6 Nimmt! on Board Game Arena
– Image by boardGOATS

Purple lasted thirty-five minutes into 2021 before she picked up any nimmts.  It couldn’t continue forever though, and although everyone else continued the inexorable creep towards zero, Purple finally picked up enough cards to move her into second place, leaving Team Greeny-Lilac in the lead.  Inevitably, that made Team Greeny-Lilac a target although nobody has anywhere near enough control in 6 Nimmt! to effect any significant change.  Perhaps it was a matter of collective wishful thinking, but slowly, Team Greeny-Lilac started picking up cards, and at a slightly higher rate than everyone else.
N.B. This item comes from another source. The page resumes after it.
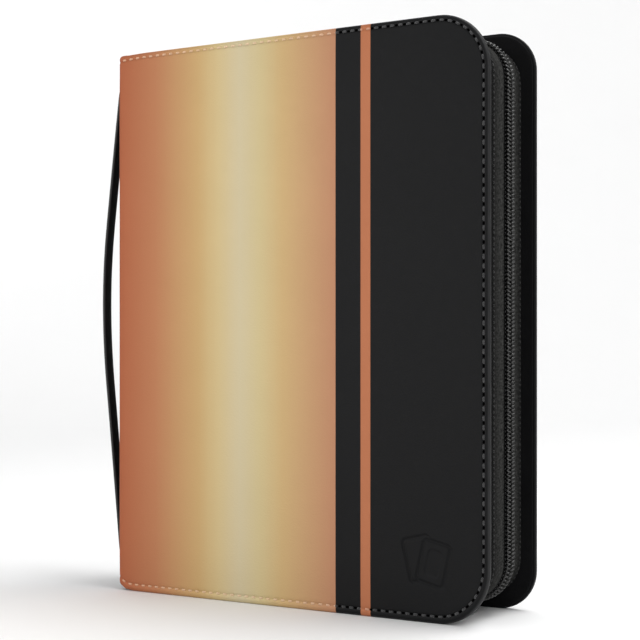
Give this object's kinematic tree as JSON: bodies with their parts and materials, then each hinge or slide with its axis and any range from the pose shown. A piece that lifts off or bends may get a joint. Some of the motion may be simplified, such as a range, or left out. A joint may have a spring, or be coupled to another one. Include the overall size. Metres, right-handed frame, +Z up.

6 Nimmt! on Board Game Arena
– Image by boardGOATS

With the rate everyone was going, we were in serious danger of ending the game with everyone on negative scores.  Black, correctly predicted that there wouldn’t be the extra necessary round to make that happen though, as he picked up once more and brought the game to an end.  Only Team Greeny-Lilac joined him in the red, after so long in the lead.  The winner was really just the player who had managed to hang on the longest, and with one of the lowest winning scores in recent games, it was Pink who won the first game of 2021 with twenty-one points and Purple was just behind with sixteen.  With that, and a little more chatter, it was time for bed.

6 Nimmt!
– Image by boardGOATS

Learning Outcome:  Online racing is much like the real thing:  lots of queuing.